Speaking of enemies, I gotta say, Handsome Jack is one of the best and most memorable main antagonists I’ve seen in a while from any game. The great thing about Jack is that you learn to hate him over time, whereas most other games will tell you plainly from the beginning that the main villain is is a bad guy and you’re not supposed to like him. However, throughout our adventures, we discover lots of audio recordings that reveal just how much of a jerk our buddy Jack is.
One issue that I’ve always been sort of neutral or undecided about in Borderlands is the save system, and it’s back in Borderlands 2. For those uninitiated, you don’t load your game in Borderlands where you quit before.

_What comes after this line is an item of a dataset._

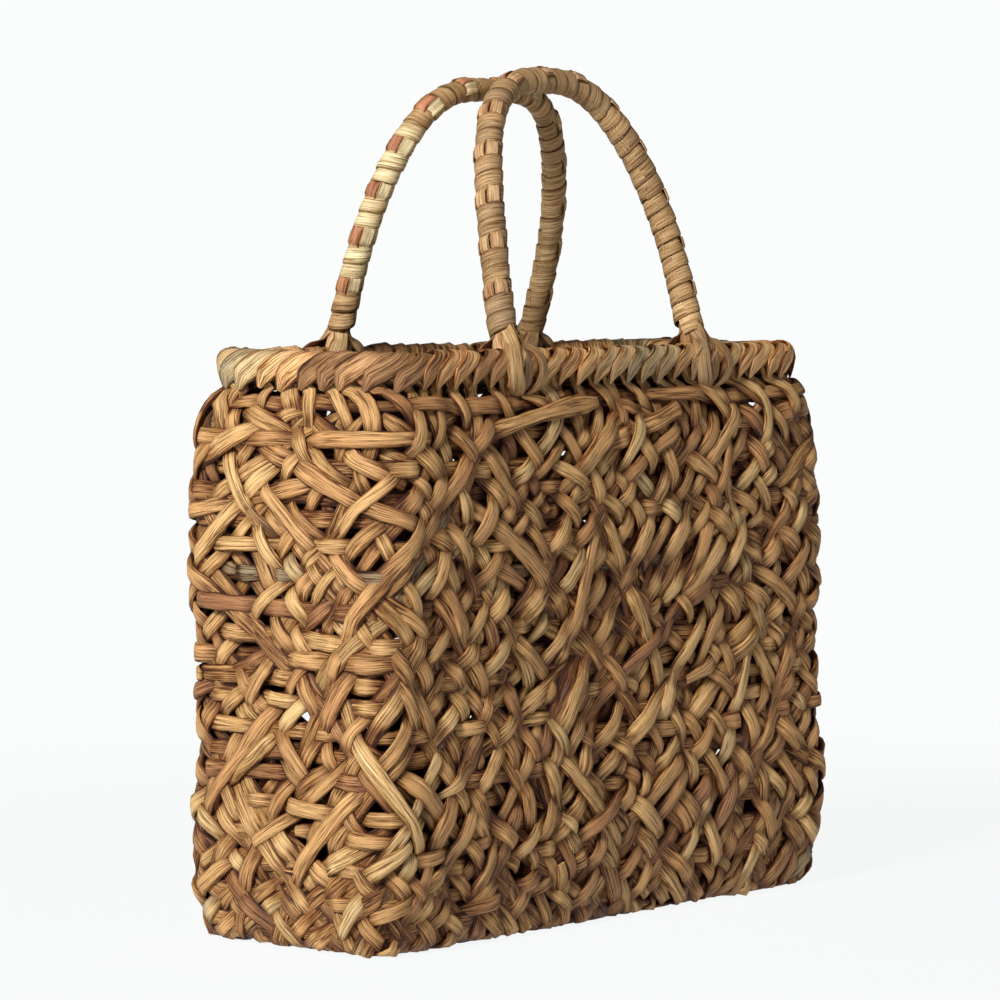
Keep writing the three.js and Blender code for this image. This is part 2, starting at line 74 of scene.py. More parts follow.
def wall_point(u, v):
    """Middle of the wall: u runs round the bag from the middle of the front, v up from the bend"""
    rise = np.clip(v / WALL_HEIGHT, 0, 1)
    turn = np.clip(-v / BEND, 0, math.pi / 2)
    inset = BEND * (1 - np.cos(turn)) + np.maximum(-v - BEND_RUN, 0)
    fast = FAST_SHARE * (1 - (1 - rise) ** FAST_POWER)
    filled = fast + (1 - FAST_SHARE) * (1 - (1 - rise) ** SLOW_POWER)
    waist = WAIST_DEPTH * np.exp(-((rise - WAIST_RISE) / WAIST_SPREAD) ** 2)
    swell = SWELL * filled * (1 - rise ** RIM_POWER) - waist - inset
    half_x = BASE_HALF[0] + (RIM_HALF[0] - BASE_HALF[0]) * rise + swell
    half_y = BASE_HALF[1] + (RIM_HALF[1] - BASE_HALF[1]) * rise + swell
    corner = np.maximum(CORNER + CORNER_GAIN * rise - inset, TIGHTEST_CORNER)
    walked = (u + FRONT_RUN / 2) % ROUND
    turned = walked >= HALF_ROUND
    walked = np.where(turned, walked - HALF_ROUND, walked)
    front = np.clip(walked / FRONT_RUN, 0, 1)
    first = np.clip((walked - FRONT_RUN) / CORNER_RUN, 0, 1) * math.pi / 2
    side = np.clip((walked - FRONT_RUN - CORNER_RUN) / SIDE_RUN, 0, 1)
    last = np.clip((walked - FRONT_RUN - CORNER_RUN - SIDE_RUN) / CORNER_RUN, 0, 1) * math.pi / 2
    x = (half_x - corner) * (2 * front - 1) + corner * (np.sin(first) - 1 + np.cos(last))
    y = -half_y + corner * (1 - np.cos(first) + np.sin(last)) + 2 * (half_y - corner) * side
    flip = np.where(turned, -1, 1)
    sway = np.clip((SWAY_RISE - rise) / SWAY_FADE, 0, 1)
    z = BEND_TOP + np.maximum(v, 0) - BEND * np.sin(turn)
    return np.stack([x * flip + SWAY[0] * sway, y * flip + SWAY[1] * sway, z], axis=-1)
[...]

Bosses and enemies respawn, and you’ll be respawning back at the local area’s fast travel point. So, in all honesty, you should probably never quit during the middle of a quest unless absolutely necessary… because upon loading your saved game, you’ll have to trudge all the way back through tons of enemies to get where you need to go. The long climb up to Flynt’s boss fight is a good example. Again, I don’t really have a problem with this, but I could see where it can be frustrating for some players. I don’t care for it, but I don’t hate it. I think after playing Dark Souls so much, I’ve grown accustomed to being forced to fight through long areas filled with baddies in order to get back to a boss. However, the periodical waypoints in Borderlands 2 are a good consolation that Dark Souls doesn’t offer.
For the most part, the sequel to Borderlands is better in every way than its predecessor… and isn’t that how it should be? I mean, sure… The game has its flaws, but what game doesn’t? If you take a step back and look at Borderlands 2 as a whole, it’s better than the original by leaps and bounds.